Fortunately for human beings, “normal” is relative. What is considered normal and what isn’t is based on each person’s belief system, morals and point of view. There is no concrete “this is normal and this isn’t,” because it is different for everybody. Unfortunately though, it is a common belief that one person’s view of what is normal and what isn’t must be forced on everyone else. It’s time to shake that belief, and realize that one person’s definition of what is normal or weird is going to be different from everyone else’s. It’s time to embrace our diversity and focus on our own beliefs and actions instead of dictating everyone else’s.
What Is A Fetish?
A fetish, as defined by UrbanDictionary.com, is considered a sexual obsession with a usually non-sexual object. Many people have a “shoe fetish” or a sexual obsession with shoes. Some people have a specific fetish for high heels only, while some people are turned on by shoes of all kinds. Other people may like fur, armpit or leg hair, or may be exceptionally turned on by different types of scents. Whatever your fetish is, this object generally will heighten sexual pleasure and may even be required during sex to acheive sexual release. Some fetishes, such as pedophilia and bestiality to name a few, do cross the line, so there are a few ways to tell if your sexual obsession goes too far or not.

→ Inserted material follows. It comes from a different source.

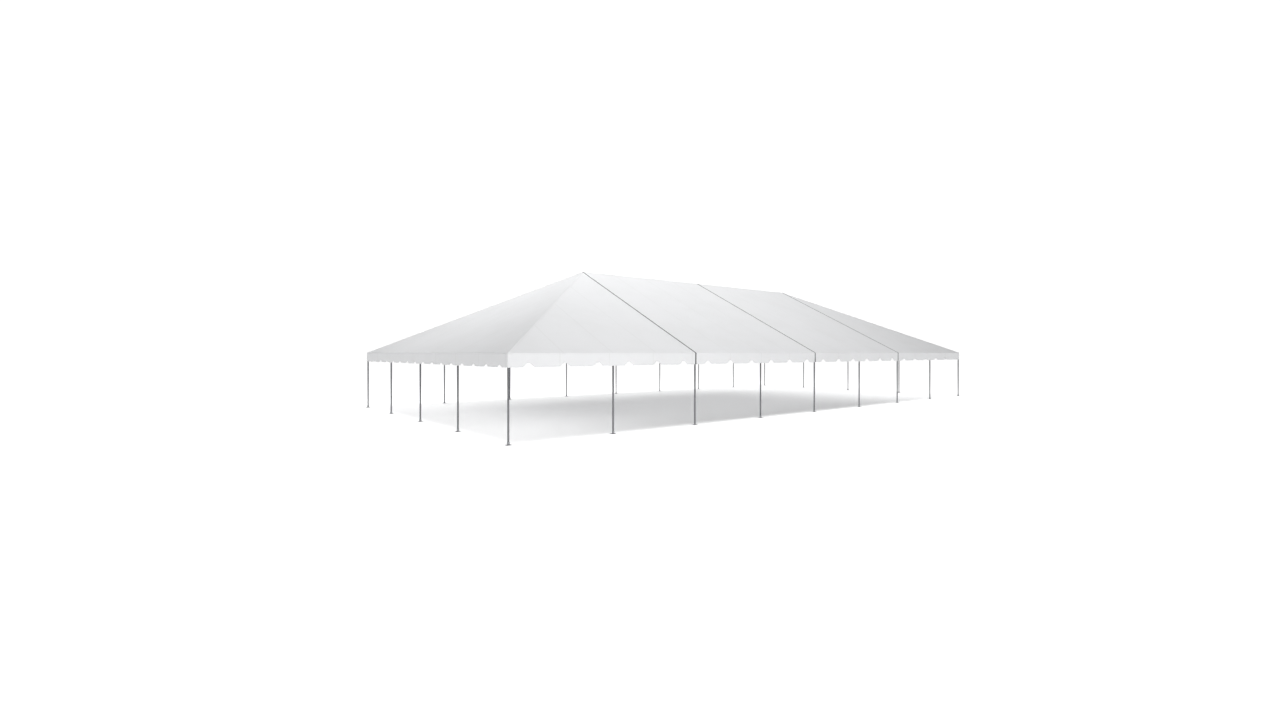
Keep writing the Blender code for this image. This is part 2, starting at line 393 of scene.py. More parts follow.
# a turned solid: profile is a list of (distance along the axis, radius), closed where the radius is 0
def addLathe(start, axis, profile, sides=28, slot=metalSlot):
    axis = axis.normalized()
    side = axis.orthogonal().normalized()
    other = axis.cross(side)
    around = 2 * pi * max(radius for distance, radius in profile) / sides
    rings = []
    for distance, radius in profile:
        centre = start + axis * distance
        first = len(points)
        if radius <= 0:
            points.append(centre)
            numbers = [first] * (sides + 1)
        else:
            for k in range(sides):
                angle = 2 * pi * k / sides
                aside = side * (radius * cos(angle))
                points.append(centre + aside + other * (radius * sin(angle)))
            numbers = [*range(first, first + sides), first]
        rings.append([(number, (k * around, distance)) for k, number in enumerate(numbers)])
    for low, high in zip(rings, rings[1:]):
        for k in range(sides):
            corners = [low[k], low[k + 1], high[k + 1], high[k]]
            if low[0][0] == low[1][0]:
                del corners[1]
            elif high[0][0] == high[1][0]:
                del corners[2]
            addFace(corners, slot)


# (further along, further out) steps, set out from one place of a profile
def setOut(steps, distance, radius):
    return [(distance + along, radius + out) for along, out in steps]


# a closed bar whose two ends have the same rim
def barProfile(length, radius, rim, middle=()):
    far = [(length - along, radius + out) for along, out in reversed(rim)]
    return [(0, 0), *setOut(rim, 0, radius), *middle, *far, (length, 0)]


def tubeProfile(length, radius, edge):
    return barProfile(length, radius, ((0, -edge), (edge * 0.3, -edge * 0.3), (edge, 0)))


lockingPin = {
    "standOut": 0.012,      # past the fitting, at both ends
    "head": ((0, 0), (0, 0.0065), (0.001, 0.0078), (0.005, 0.0078), (0.006, 0.0045)),
    "tip": ((-0.002, 0.0045), (0, 0.003), (0, 0)),
    "ring": 0.014,
    "wire": 0.0013,
}


# the wire pull ring on a pin
def addRing(centre, normal, steps=20, sides=7):
    radius, wire = lockingPin["ring"], lockingPin["wire"]
    side = normal.orthogonal().normalized()
    other = normal.cross(side)
    rows = []
    for k in range(steps + 1):
        angle = 2 * pi * k / steps
        bend = angle if k < steps else 0.0      # the last row lies on the first
        outward = side * cos(bend) + other * sin(bend)
        rows.append([])
        for m in range(sides):
            turn = 2 * pi * m / sides
            point = centre + outward * (radius + wire * cos(turn)) + normal * (wire * sin(turn))
            rows[-1].append((point, (wire * turn, radius * angle)))
    addRibbon(rows, metalSlot, closed=True)


# a pin pushed through a fitting, with a head at one end and a pull ring at the other
def addPin(point, direction, reach, ringFromTip=0.006, ringDrop=0.013):
    direction = direction.normalized()
    length = 2 * reach + 2 * lockingPin["standOut"]
    profile = [*lockingPin["head"], *setOut(lockingPin["tip"], length, 0)]
    addLathe(point - direction * (length / 2), direction, profile, sides=14)
    ringPlace = point + direction * (length / 2 - ringFromTip) + down * ringDrop
    addRing(ringPlace, direction.orthogonal().normalized())


def finishPiece(name, materials, sharp=34):
    mesh = bpy.data.meshes.new(name)
    mesh.from_pydata([tuple(point) for point in points], [], faces)
    mesh.uv_layers.new(name="metres").data.foreach_set("uv", metres)
    for material in materials:
        mesh.materials.append(material)
    mesh.polygons.foreach_set("material_index", slots)
    mesh.shade_smooth()
    mesh.set_sharp_from_angle(angle=radians(sharp))
    mesh.update()
    for part in (points, faces, metres, slots):
        part.clear()
    return placeObject(name, mesh)


def placeObject(name, data):
    obj = bpy.data.objects.new(name, data)
    bpy.context.scene.collection.objects.link(obj)
    return obj


def seatPiece(obj, node):
    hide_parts(node)
    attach(obj, "root")


# the four roof slopes: where each starts, which way it runs along the eave, which way is inward, its length
slopes = {
    "front": (at(-wallX, -wallY, 0), alongX, alongY, 2 * wallX),
    "right": (at(wallX, -wallY, 0), alongY, -alongX, 2 * wallY),
    "back": (at(wallX, wallY, 0), -alongX, -alongY, 2 * wallX),
    "left": (at(-wallX, wallY, 0), -alongY, alongX, 2 * wallY),
}

canopy = {
    "steps": 64,            # grid steps from eave to ridge
    "foldRadius": 0.010,    # how softly the cloth turns at the eave
    "skirt": 0.034,         # cloth below the fold, behind the top of the valance
    "thickness": 0.0012,
    "sharp": 40,            # degrees from which an edge of the cloth shows as crisp
    "seamGap": 0.001,
    "join": 0.00005,        # points nearer than this become one
    "sagMiddle": 0.016,     # between two rafters
    "sagHip": 0.013,        # beside a hip
    "sagCorner": 0.008,     # in the small triangle at a corner
}
gridStep = wallY / canopy["steps"]
sideScallop = {"pitch": bay / 3, "notchWidth": 0.34, "notchHeight": 0.10}    # along the front and back
endScallop = {"pitch": bay / 4, "notchWidth": 0.26, "notchHeight": 0.055}    # across the two ends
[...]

Informed Consent Is What Makes The Difference
Regardless of what your fetish is, it must meet a few criteria for it to be considered “okay.” And by “okay,” we mean legal. Each person involved must be an adult (as in over 18) and must be able to and have given informed consent to whatever will happen. Informed consent can’t be given by children, animals or those mentally unable to make informed decisions such as people who are very intoxicated or have a mental handicap. It’s also a good idea if no one gets seriously hurt, although some sexual obsessions such as biting, piercing and bloodletting could be viewed by others as being “serious,” while if done safely pose very little harm at all. When experimenting with fetishes, always use a safe word and if someone wants to stop, STOP! If everyone involved is an adult and has made the informed decision to participate, and as long as no one gets seriously hurt, you can relax. Your fetish may seem “strange” to others but if it works for you, go for it!